*TO BE DONE:* Copy exactly the lines from the start of the data below through the one that carries "brassDulled = (0.35, 0.65)", and only those.

** begin MATERIAL PROVIDED **

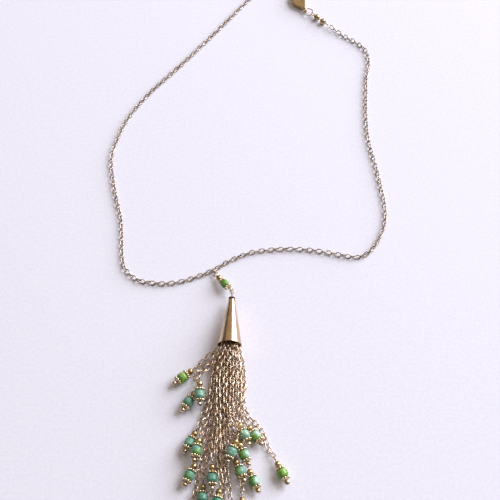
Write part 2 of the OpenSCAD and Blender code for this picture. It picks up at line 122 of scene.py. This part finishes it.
def bump(tree, shader, height, depth, strength):
    node = addNode(tree, "ShaderNodeBump", values={"Distance": depth * mm, "Strength": strength},
                   links={"Height": height})
    tree.links.new(node.outputs["Normal"], shader.inputs["Normal"])


# where the noise of a patch passes from one tone to the next, and the span
# over which tarnish dulls the polish
brassStops = (0.3, 0.48, 0.64)
brassDulled = (0.35, 0.65)


# brass in three tones: patches of tarnish that also dull the polish, and fine
# marks of the tool
def brass(name, tones, patch, rough, mark, markDepth, markStrength=0.5):
    material, tree, shader, place = newMaterial(name)
    patches = noise(tree, place, patch, detail=4.0, rough=0.6)
    tree.links.new(ramp(tree, patches, list(zip(brassStops, tones))), shader.inputs["Base Color"])
    shader.inputs["Metallic"].default_value = 1.0
    polished, dull = rough
    dulled = addNode(tree, "ShaderNodeMapRange",
                     values={"From Min": brassDulled[0], "From Max": brassDulled[1],
                             "To Min": dull, "To Max": polished},
                     links={"Value": patches})
    tree.links.new(dulled.outputs["Result"], shader.inputs["Roughness"])
    bump(tree, shader, noise(tree, place, mark, detail=2.0), markDepth, markStrength)
    return material


# bent wire, antiqued and rubbed back: champagne outside, brown where the
# polish doesn't reach
chainBrass = brass("antiqued_brass_chain", ("#8E6C4E", "#D2B89C", "#F2E9DE"),
                   1.5, (0.16, 0.34), 0.2, 0.02)
# the neck's finer chain is duller and greyer
dullBrass = brass("dull_brass_chain", ("#7A6A5E", "#B4A494", "#D8CEC4"),
                  1.5, (0.26, 0.42), 0.2, 0.02)
# the clasp, cast and tumbled smooth
castBrass = brass("cast_brass_clasp", ("#A08660", "#BCA27C", "#D2BC94"),
                  5.0, (0.2, 0.28), 1.2, 0.01, 0.3)
# bent wire of the pins and rings
wireBrass = brass("antiqued_brass_wire", ("#8E7050", "#D0B898", "#F0E6D8"),
                  1.8, (0.16, 0.32), 0.2, 0.02)
# round beads, cast and tumbled bright
beadBrass = brass("polished_brass_beads", ("#94784E", "#C0A67C", "#D8C69C"),
                  2.2, (0.24, 0.32), 0.4, 0.01)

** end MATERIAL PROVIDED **

*REPLY:*
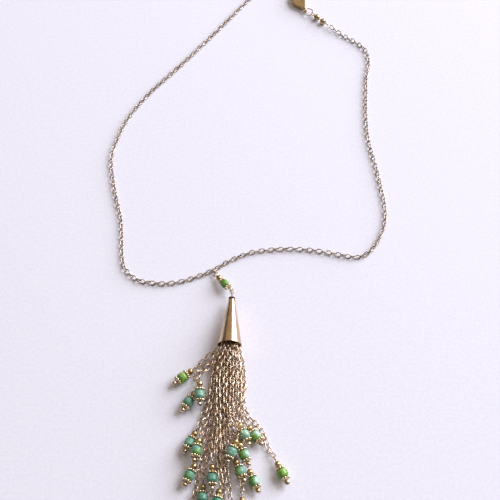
Write part 2 of the OpenSCAD and Blender code for this picture. It picks up at line 122 of scene.py. This part finishes it.
def bump(tree, shader, height, depth, strength):
    node = addNode(tree, "ShaderNodeBump", values={"Distance": depth * mm, "Strength": strength},
                   links={"Height": height})
    tree.links.new(node.outputs["Normal"], shader.inputs["Normal"])


# where the noise of a patch passes from one tone to the next, and the span
# over which tarnish dulls the polish
brassStops = (0.3, 0.48, 0.64)
brassDulled = (0.35, 0.65)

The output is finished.